A panel constituted by the Insurance Regulatory and Development Authority of India (IRDAI) has called for scrapping many exclusions that are in place in currently available health covers, in order to get them more broad-based.
If the insurance regulator is to accept the recommendation, the current health care policy premiums will bring in losses for insurance companies. Insurers will have to review their pricing, which may lead to reworking of the premium.
Alternatively, insurance companies may shift focus to preventive aspects of the business so as to reduce hospitalisation charges.
The regulator is expected to take a decision on the recommendations soon.
No health insurance policy should incorporate exclusions such as diseases contracted after buying the health cover, injury or illness associated with hazardous activities, and impairment of a person’s intellectual faculties due to usage of drugs and stimulants or depressants prescribed by a medical practitioner, the panel said.
The panel has also addressed one of the key issues faced in relation to critical-care patients who fail to recover despite significant expenditure on treatment.
Artificial life maintenance, including the use of a life-support machine, wherein such treatment will not result in a recovery or restoration of the previous state of health, should not be treated as an exclusion “under any circumstances’’, the committee has said.
In the case of a patient in a vegetative state, as certified by the treating medical practitioner, expenses up to the date of confirmation by the treating doctor should be covered, it said.
Similarly, the cover should be extended for the treatment of mental illness and stress or psychological and neurodegenerative disorders besides puberty and menopause-related ailments.
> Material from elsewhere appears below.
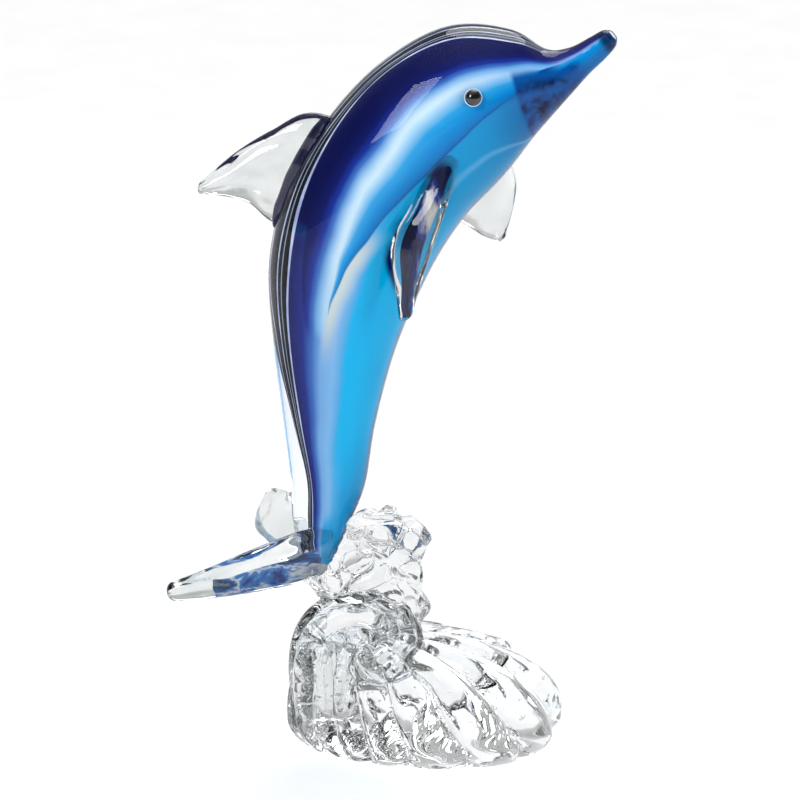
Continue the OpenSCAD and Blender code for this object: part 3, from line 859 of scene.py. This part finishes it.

Internal congenital diseases and genetic disorders are also not to be included under exclusions.
Health insurance policies have ‘wait periods’ for specific diseases. In the current draft, the regulator has advised that for lifestyle diseases related to hypertension, diabetes and heart ailments, the waiting period should not be more than 30 days.
This may extend from 30days to 90 days or more, and in some instances, even years, depending upon the amount claimed.